The flat tax rate of 13% was introduced in Russia in 2001 at the beginning of Putin's first term. From 2021, a rate of 15% was introduced for Russians with income exceeding 5 million roubles.

The lion’s share of personal income tax is credited to regional budgets. Last year, personal income tax receipts totalled 6.38 trillion roubles, according to the federal tax service, or 28.6% of taxes collected for Russia’s budget.

BUSINESS TAXES

The ministry proposed raising Russia’s corporate tax rate to 25% from 20%, with a promise to include a deduction for some investments, as requested by businesses.

The change would also see export duties linked to the rouble-dollar exchange rate abolished, as announced by Siluanov last week.

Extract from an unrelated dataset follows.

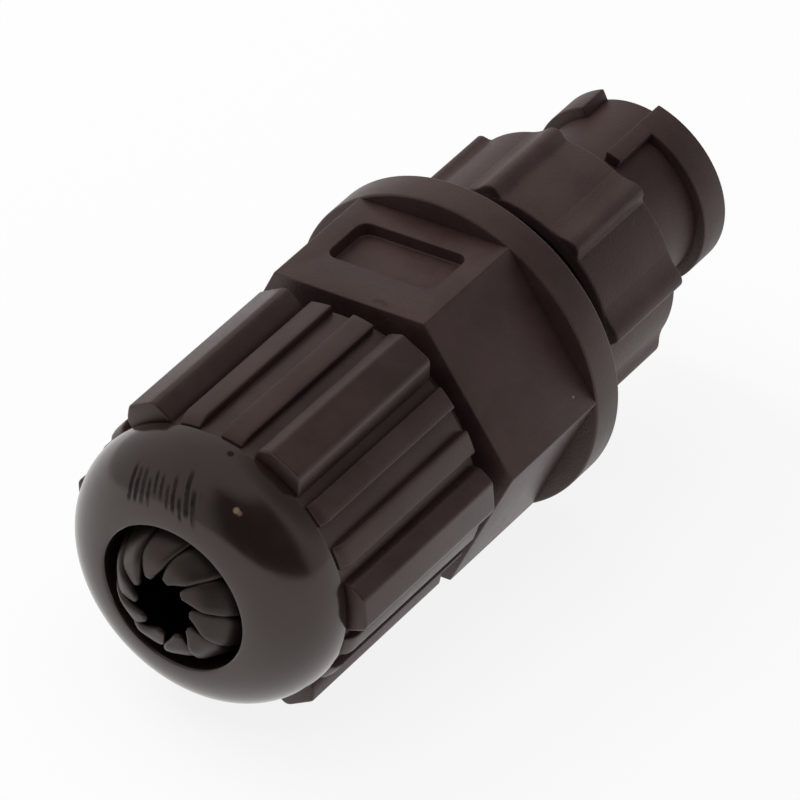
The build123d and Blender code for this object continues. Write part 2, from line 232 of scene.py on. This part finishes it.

The ministry said corporate tax rates could increase because the share of profitable companies in the economy was growing.

The corporate tax hike would add 1.6 trillion roubles to the budget in 2025 and 11.1 trillion roubles by 2030, Interfax reported, citing an explanatory note from the finance ministry.

The proposed tax amendments also include an increase in taxes for fertiliser and iron ore producers. The mineral extraction tax for iron ore producers would increase by 1.15 times, for potash producers by 2.3 times and it would double for phosphorus fertiliser producers.